• **Task to carry out**:
Below are entries. Copy exactly the lines running from the line that holds "Turn this picture" to the line that holds "# The block stands", with both ends included.

Entries with model source code:
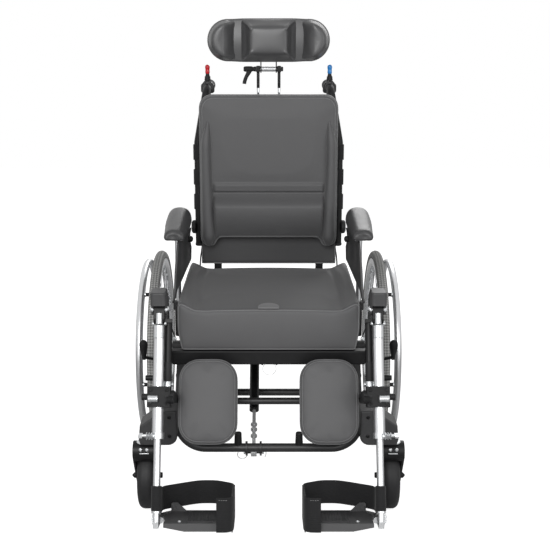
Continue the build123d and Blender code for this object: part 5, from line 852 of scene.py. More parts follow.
class WHEELCHAIR_OT_sling(bpy.types.Operator):
    """Build the sling, its bound edge and the tension straps behind it"""

    bl_idname = "wheelchair.sling"
    bl_label = "Sling and straps"

    def execute(self, context):
        half, low, high = 184, 512, 942
        sling_y = SLING_REAR_Y - 2.6
        rows = []
        for j in range(47):
            z = mix(low, high, j / 46)
            # The free hem ripples a little.
            ripple = 0.5 * smoothly((566 - z) / 40)
            places = [mix(-half, half, i / 37) for i in range(38)]
            rows.append([Vector((x, sling_y + ripple * math.sin(x / 31), z)) for x in places])
        sling = solid(form((skin, rows, False, False)), "back_sling_cloth", ALL_SMOOTH)
        modify(sling, "SOLIDIFY", thickness=1.6 * MM, offset=0)
        dress(applied(sling), "back", "woven_lining", ["back_sling"])
        corners = ((-half, 560), (-half, low), (half, low), (half, 560))
        hem = evenly([(x, sling_y, z) for x, z in corners], 6)
        hem_section = rounded_rectangle(3.2, 5, 1.2, 2)
        single("back_sling_hem", "back", "bound_cover_piping", (sweep, hem, hem_section, BACKWARD))
        straps = []
        stitches = []
        back_y = BACK_TUBE_Y + STRAP_LOOP_R + 2.4
        for z in STRAP_ROWS_Z:
            path = []
            for side in (1, -1):
                for i in range(13):
                    turn = math.radians(90 - 15 * i)
                    x = BACK_TUBE_X + STRAP_LOOP_R * math.cos(turn)
                    path.append(Vector((side * x, BACK_TUBE_Y + side * STRAP_LOOP_R * math.sin(turn), z)))
            straps += [
                (sweep, path, rounded_rectangle(2.4, 42, 1.1, 2), UP, True),
                (block, (40, back_y, z), (90, 2.2, 38), 0.9),
                (block, (70, back_y + 1.4, z), (22, 1.4, 34), 0.6),
            ]
            for x in (2, 78):
                for k in range(8):
                    stitches.append((block, (x, back_y + 1.3, z - 16 + 4 * k), (0.9, 0.7, 2.6), 0.3))
        single("back_tension_straps", "back", "polyester_webbing", *straps, replaced=["back_straps"])
        single("strap_stitching", "back", "bonded_sewing_thread", *stitches)
        return {"FINISHED"}


HEAD_HALF, HEAD_R = 161, 54.5


def head_stadium(y, inset):
    """Outline of the head rest at a depth, with its middle a little taller."""
    half = HEAD_HALF - inset
    radius = HEAD_R - inset
    points = []
    for a, b in circle(1, 64):
        x = (half - radius) * (1 if a >= 0 else -1) + radius * a
        points.append(Vector((x, y, HEAD_Z + radius * b)))
    line = evenly(points, 8, closed=True)
    for p in line:
        lift = 1 - smoothly((abs(p.x) - 62) / 40)
        p.z = HEAD_Z + (p.z - HEAD_Z) * (1 + 0.03 * lift)
    return line


def head_frustum(depth, width, height, radius):
    """A rounded rectangle of the centre pad, so far in front of the head rest's back."""
    outline = rounded_rectangle(width, height, radius, 6)
    return [Vector((x, HEAD_Y - depth, HEAD_Z + z)) for x, z in outline]


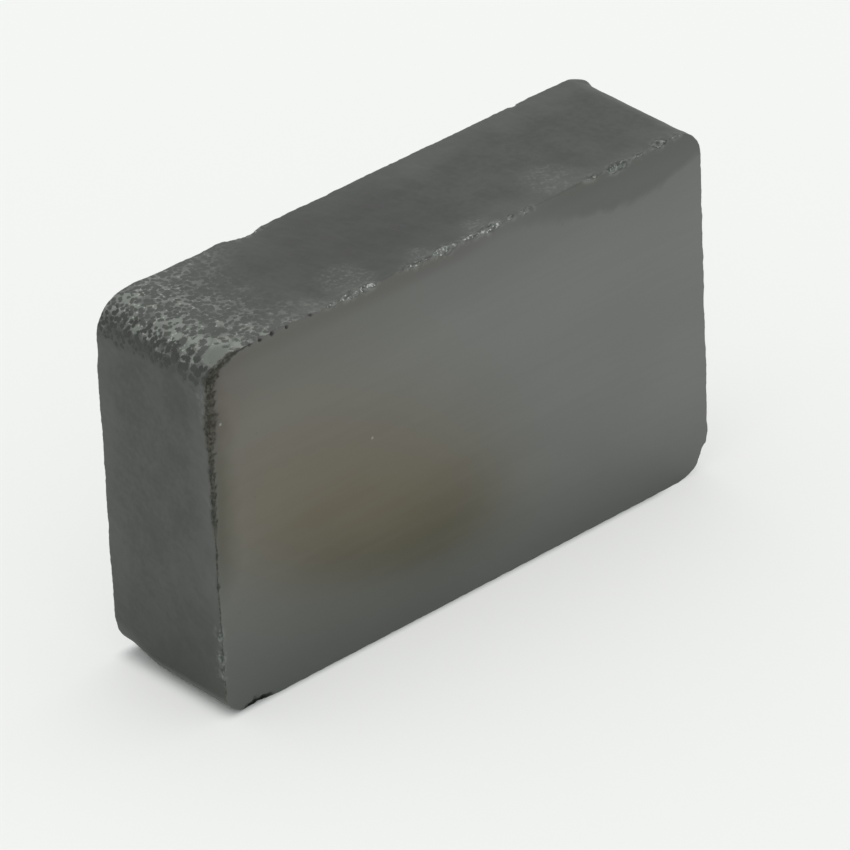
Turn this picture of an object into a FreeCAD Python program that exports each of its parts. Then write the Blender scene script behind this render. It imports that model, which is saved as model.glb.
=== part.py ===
import FreeCAD, Part
import math
import os

from FreeCAD import Vector

# Block magnet: one bar of hard ferrite, pressed in a die, fired, and ground on its two pole faces.
# Millimetres. X runs along the length, Y through the thickness, Z up the height.
# The block stands on a long narrow wall: the origin is at the middle of that wall, on the ground.

# The block as pressed and ground
length = 40.0
height = 24.5
thickness = 10.1

# Corner radii of the pressed outline, seen from the front pole face
top_left_radius = 2.3
top_right_radius = 1.9
bottom_left_radius = 2.7
bottom_right_radius = 2.8

# Sharp edge that grinding leaves round each pole face, dulled by handling
edge_break = 0.12

# Scars where flakes have sprung off the top front edge. Each has its distance from the block's end,
# its length along the edge, its depth, and its lean: 0 opens up out of the wall, 90 out of the pole face.
top_front_scars_from_left = [
    (9.9, 1.3, 0.12, 30),
    (11.4, 1.9, 0.22, 25),
    (12.8, 1.5, 0.26, 25),
    (16.6, 2.3, 0.15, 40),
    (18.9, 2.2, 0.24, 50),
    (21.2, 1.9, 0.16, 35),
    (22.7, 2.0, 0.28, 45),
    (24.3, 0.6, 0.10, 40),
    (25.6, 1.1, 0.14, 60),
]
top_front_scars_from_right = [
    (9.1, 1.1, 0.18, 35),
    (6.9, 2.1, 0.30, 55),
    (5.2, 1.1, 0.14, 35),
    (3.4, 1.4, 0.26, 20),
    (2.1, 0.8, 0.10, 35),
]

# Small dark pits in the same edge, between the top left corner and the first scar
top_front_pits_from_left = [
    (3.2, 0.5, 0.18, 45),
    (4.3, 0.4, 0.16, 45),
    (5.5, 0.6, 0.20, 50),
    (6.55, 0.5, 0.18, 40),
    (8.5, 0.5, 0.18, 45),
]

# Long shallow flake out of the top back edge, near the left end
top_back_scar_from_left = 11.9
top_back_scar_length = 2.8
top_back_scar_depth = 0.22
top_back_scar_lean = 30

# Nick in the top back edge, near the right end
top_back_nick_from_right = 6.4
top_back_nick_length = 0.8
top_back_nick_depth = 0.14
top_back_nick_lean = 45

# Chip under the bottom front edge, beside the bottom left corner
bottom_front_chip_from_left = 3.2
bottom_front_chip_length = 2.6
bottom_front_chip_depth = 0.20
bottom_front_chip_lean = 70

# Chip that flattens the bottom right corner: its angle round the corner from straight down
corner_chip_angle = 50
corner_chip_length = 2.2
corner_chip_depth = 0.22
corner_chip_lean = 40

# Crumbled edge: a run of small pits down the front left edge and round the top left corner
crumble_pitch = 0.62
crumble_lowest = 13.4
crumble_pit_length = 0.9
crumble_pit_depth = 0.15
crumble_unevenness = 0.35
crumble_lean = 45
# A turn by the golden angle from pit to pit keeps the run from looking regular
golden_angle = 137.5

# Lone pits in the same edge, the largest where the crumbling is widest and the rest below it: height
# above the ground, length, depth and lean
left_front_pits = [
    (20.7, 1.7, 0.30, 60),
    (11.5, 0.7, 0.10, 40),
    (9.4, 0.6, 0.08, 55),
    (6.3, 1.3, 0.10, 35),
    (4.6, 1.0, 0.13, 30),
]

front = -thickness / 2
back = thickness / 2
left = -length / 2
right = length / 2

UP = Vector(0, 0, 1)
DOWN = Vector(0, 0, -1)
TOWARDS_FRONT = Vector(0, -1, 0)
TOWARDS_BACK = Vector(0, 1, 0)
TOWARDS_LEFT = Vector(-1, 0, 0)


def on_circle(centre, radius, angle):
    """A point of an upright circle: angle 0 is towards +X and 90 is up."""
    turn = math.radians(angle)
    return centre + Vector(radius * math.cos(turn), 0, radius * math.sin(turn))


def corner_arc(centre, radius, start_angle):
    """A quarter turn of the outline, anticlockwise seen from the front."""
    return Part.Arc(
        on_circle(centre, radius, start_angle),
        on_circle(centre, radius, start_angle + 45),
        on_circle(centre, radius, start_angle + 90),
    ).toShape()


def pressed_outline(y):
    """The die's outline: four straight walls joined by tangent corner arcs."""
    corners = [
        (right, height, top_right_radius, 0),
        (left, height, top_left_radius, 90),
        (left, 0, bottom_left_radius, 180),
        (right, 0, bottom_right_radius, 270),
    ]
    arcs = []
    for x, z, radius, start_angle in corners:
        centre = Vector(x - math.copysign(radius, x), y, z - radius if z else radius)
        arcs.append(corner_arc(centre, radius, start_angle))
    edges = []
    for arc, following in zip(arcs, arcs[1:] + arcs[:1]):
        wall = Part.makeLine(arc.valueAt(arc.LastParameter), following.valueAt(following.FirstParameter))
        edges += [arc, wall]
    return Part.Wire(edges)


def pole_face_edges(block):
    """The edges that lie flat in the two ground faces; the others run through the thickness."""
    return [edge for edge in block.Edges if edge.BoundBox.YLength < thickness / 2]


def scoop(edge_point, wall_outward, face_outward, length_along, depth, lean):
    """The ball that leaves one scar: it bites the edge for length_along and goes depth into it."""
    turn = math.radians(lean)
    outward = wall_outward * math.cos(turn) + face_outward * math.sin(turn)
    radius = ((length_along / 2) ** 2 + depth ** 2) / (2 * depth)
    centre = edge_point + outward * (radius - depth)
    # The ball's poles lie along the edge and its seam looks away from the block
    facing = FreeCAD.Rotation(outward, face_outward.cross(wall_outward), Vector(), "XZY")
    ball = Part.makeSphere(radius)
    ball.Placement = FreeCAD.Placement(centre, facing)
    return ball


def edge_scars():
    """Flakes lost from the long edges, and the chip off the bottom right corner."""
    scars = []
    for from_end, along, depth, lean in top_front_scars_from_left + top_front_pits_from_left:
        place = Vector(left + from_end, front, height)
        scars.append(scoop(place, UP, TOWARDS_FRONT, along, depth, lean))
    for from_end, along, depth, lean in top_front_scars_from_right:
        place = Vector(right - from_end, front, height)
        scars.append(scoop(place, UP, TOWARDS_FRONT, along, depth, lean))
    scars.append(scoop(
        Vector(left + top_back_scar_from_left, back, height), UP, TOWARDS_BACK,
        top_back_scar_length, top_back_scar_depth, top_back_scar_lean,
    ))
    scars.append(scoop(
        Vector(right - top_back_nick_from_right, back, height), UP, TOWARDS_BACK,
        top_back_nick_length, top_back_nick_depth, top_back_nick_lean,
    ))
    scars.append(scoop(
        Vector(left + bottom_front_chip_from_left, front, 0), DOWN, TOWARDS_FRONT,
        bottom_front_chip_length, bottom_front_chip_depth, bottom_front_chip_lean,
    ))
    corner_centre = Vector(right - bottom_right_radius, front, bottom_right_radius)
    corner_point = on_circle(corner_centre, bottom_right_radius, 270 + corner_chip_angle)
    corner_outward = (corner_point - corner_centre).normalize()
    scars.append(scoop(
        corner_point, corner_outward, TOWARDS_FRONT,
        corner_chip_length, corner_chip_depth, corner_chip_lean,
    ))
    return scars


def crumbled_edge():
    """Pits down the front left edge, one after another along the wall and then the corner arc."""
    wall_run = height - top_left_radius - crumble_lowest
    whole_run = wall_run + top_left_radius * math.pi / 2
    corner_centre = Vector(left + top_left_radius, front, height - top_left_radius)
    pits = []
    count = int(whole_run / crumble_pitch)
    for number in range(count):
        run = (number + 0.5) * crumble_pitch
        swing = crumble_unevenness * math.sin(math.radians(number * golden_angle))
        if run < wall_run:
            place = Vector(left, front, crumble_lowest + run)
            outward = TOWARDS_LEFT
        else:
            round_corner = math.degrees((run - wall_run) / top_left_radius)
            place = on_circle(corner_centre, top_left_radius, 180 - round_corner)
            outward = (place - corner_centre).normalize()
        pits.append(scoop(
            place, outward, TOWARDS_FRONT,
            crumble_pit_length * (1 + swing), crumble_pit_depth * (1 + swing), crumble_lean * (1 - swing),
        ))
    for up, along, depth, lean in left_front_pits:
        pits.append(scoop(Vector(left, front, up), TOWARDS_LEFT, TOWARDS_FRONT, along, depth, lean))
    return pits


def magnet_block():
    """The whole magnet: the pressed block between its ground faces, less what has chipped away."""
    outline = Part.Face(pressed_outline(front))
    block = outline.extrude(TOWARDS_BACK * thickness)
    block = block.makeChamfer(edge_break, pole_face_edges(block))
    block = block.cut(edge_scars() + crumbled_edge())
    return block.Solids[0]


os.makedirs("parts", exist_ok=True)
magnet = magnet_block()
magnet.exportStep("parts/magnet_block.step")
print("magnet_block", len(magnet.Faces), "faces,", round(magnet.Volume, 2), "mm3, valid", magnet.isValid())
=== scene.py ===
import math

import bmesh
import bpy
from mathutils import Matrix, Vector, noise


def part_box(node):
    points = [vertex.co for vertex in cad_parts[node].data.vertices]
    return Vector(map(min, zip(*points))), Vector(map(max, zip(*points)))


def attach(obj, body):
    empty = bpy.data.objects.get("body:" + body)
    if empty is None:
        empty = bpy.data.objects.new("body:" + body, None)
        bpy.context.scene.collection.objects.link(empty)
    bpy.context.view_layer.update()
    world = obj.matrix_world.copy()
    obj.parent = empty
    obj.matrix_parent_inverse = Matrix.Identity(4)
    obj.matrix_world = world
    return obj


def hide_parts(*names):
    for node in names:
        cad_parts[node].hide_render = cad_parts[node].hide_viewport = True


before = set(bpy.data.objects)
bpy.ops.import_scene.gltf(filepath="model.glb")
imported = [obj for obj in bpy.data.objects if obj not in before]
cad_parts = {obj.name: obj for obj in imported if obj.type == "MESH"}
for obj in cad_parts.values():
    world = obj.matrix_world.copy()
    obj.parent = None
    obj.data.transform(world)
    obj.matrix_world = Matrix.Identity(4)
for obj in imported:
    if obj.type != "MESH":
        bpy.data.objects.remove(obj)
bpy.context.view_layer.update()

# Ferrite block: the whole magnet is one bar of black ferrite powder, pressed in a die and fired like a
# pot. Its four narrow walls keep the dull skin that the die gave them, and its two large pole faces are
# ground flat, which leaves them satin, with brittle edges that flake and crumble.

MM = 0.001  # the mesh is made in millimetres, and brought to metres at the end
low, high = (Vector(corner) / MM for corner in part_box("magnet_block"))
thickness = high.y - low.y

# Corners of the pressed outline: side, end, radius, the angle where the arc starts, and how far apart the
# mesh lines lie on the arc and on the wall after it, which is less where the edges are worn
CORNERS = [
    (1, 1, 1.9, 0, 0.10),
    (-1, 1, 2.3, 90, 0.10),
    (-1, -1, 1.8, 180, 0.16),
    (1, -1, 2.8, 270, 0.16),
]
MOTTLED_CORNER, CHIPPED_CORNER = 1, 3

# Mesh lines across the block crowd towards each rim: distances from it, on the wall and on the pole face
RIM_STEPS = (0.03, 0.07, 0.12, 0.18, 0.25, 0.33, 0.43, 0.55, 0.70, 0.88)
FACE_STEPS = RIM_STEPS + (1.1, 1.4)
THROUGH_PITCH = 0.24

FRONT, BACK = Vector((0, -1, 0)), Vector((0, 1, 0))
LEFT, RIGHT = Vector((-1, 0, 0)), Vector((1, 0, 0))
DOWN, UP = Vector((0, 0, -1)), Vector((0, 0, 1))


def corner_centre(number):
    """The centre of a corner's arc, on the front pole face."""
    side, end, radius = CORNERS[number][:3]
    x = high.x - radius if side > 0 else low.x + radius
    z = high.z - radius if end > 0 else low.z + radius
    return Vector((x, low.y, z))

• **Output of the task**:
Turn this picture of an object into a FreeCAD Python program that exports each of its parts. Then write the Blender scene script behind this render. It imports that model, which is saved as model.glb.
=== part.py ===
import FreeCAD, Part
import math
import os

from FreeCAD import Vector

# Block magnet: one bar of hard ferrite, pressed in a die, fired, and ground on its two pole faces.
# Millimetres. X runs along the length, Y through the thickness, Z up the height.
# The block stands on a long narrow wall: the origin is at the middle of that wall, on the ground.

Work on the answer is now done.